§ Task to carry out
Reproduce each line exactly, including spacing and punctuation.
___ Material provided ___
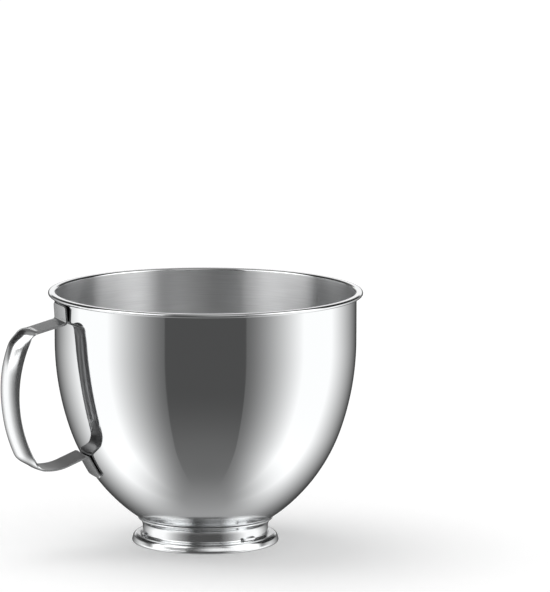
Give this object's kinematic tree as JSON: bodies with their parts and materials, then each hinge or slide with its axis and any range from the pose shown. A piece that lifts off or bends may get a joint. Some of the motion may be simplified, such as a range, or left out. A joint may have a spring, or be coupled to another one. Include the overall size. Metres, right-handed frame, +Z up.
{
  "type": "stand mixer bowl",
  "caption": "Polished steel mixing bowl with a hemmed rim, rounded body, flared foot ring that locks with a twist, and a loop handle bent from one arched strap.",
  "frame": {"origin": "on the bowl's axis, in the plane that the foot ring stands on", "axes": "+Z up along the bowl's axis; the handle points along -X, so the XZ plane halves the bowl and the handle"},
  "size_m": [0.2666, 0.226, 0.1828],
  "materials": {
    "bowl": "mirror polished outside, fine horizontal brushing inside",
    "foot_ring": "mirror polished",
    "handle": "mirror polished"
  },
  "bodies": {
    "root": {"bowl": "bowl", "foot_ring": "foot_ring", "handle": "handle"}
  },
  "joints": []
}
___
§ The completed task
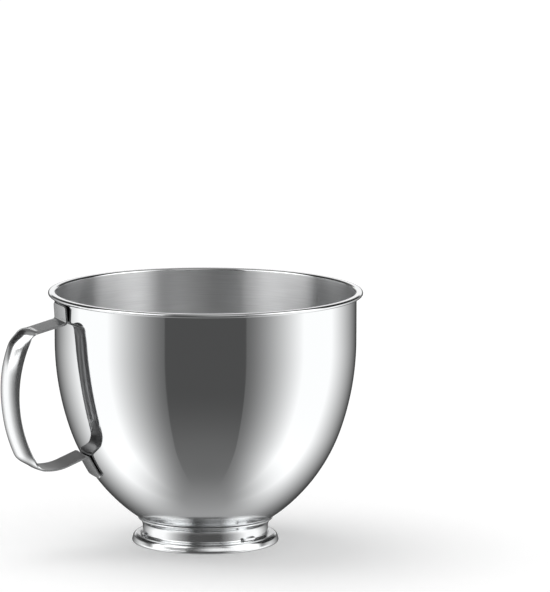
Give this object's kinematic tree as JSON: bodies with their parts and materials, then each hinge or slide with its axis and any range from the pose shown. A piece that lifts off or bends may get a joint. Some of the motion may be simplified, such as a range, or left out. A joint may have a spring, or be coupled to another one. Include the overall size. Metres, right-handed frame, +Z up.
{
  "type": "stand mixer bowl",
  "caption": "Polished steel mixing bowl with a hemmed rim, rounded body, flared foot ring that locks with a twist, and a loop handle bent from one arched strap.",
  "frame": {"origin": "on the bowl's axis, in the plane that the foot ring stands on", "axes": "+Z up along the bowl's axis; the handle points along -X, so the XZ plane halves the bowl and the handle"},
  "size_m": [0.2666, 0.226, 0.1828],
  "materials": {
    "bowl": "mirror polished outside, fine horizontal brushing inside",
    "foot_ring": "mirror polished",
    "handle": "mirror polished"
  },
  "bodies": {
    "root": {"bowl": "bowl", "foot_ring": "foot_ring", "handle": "handle"}
  },
  "joints": []
}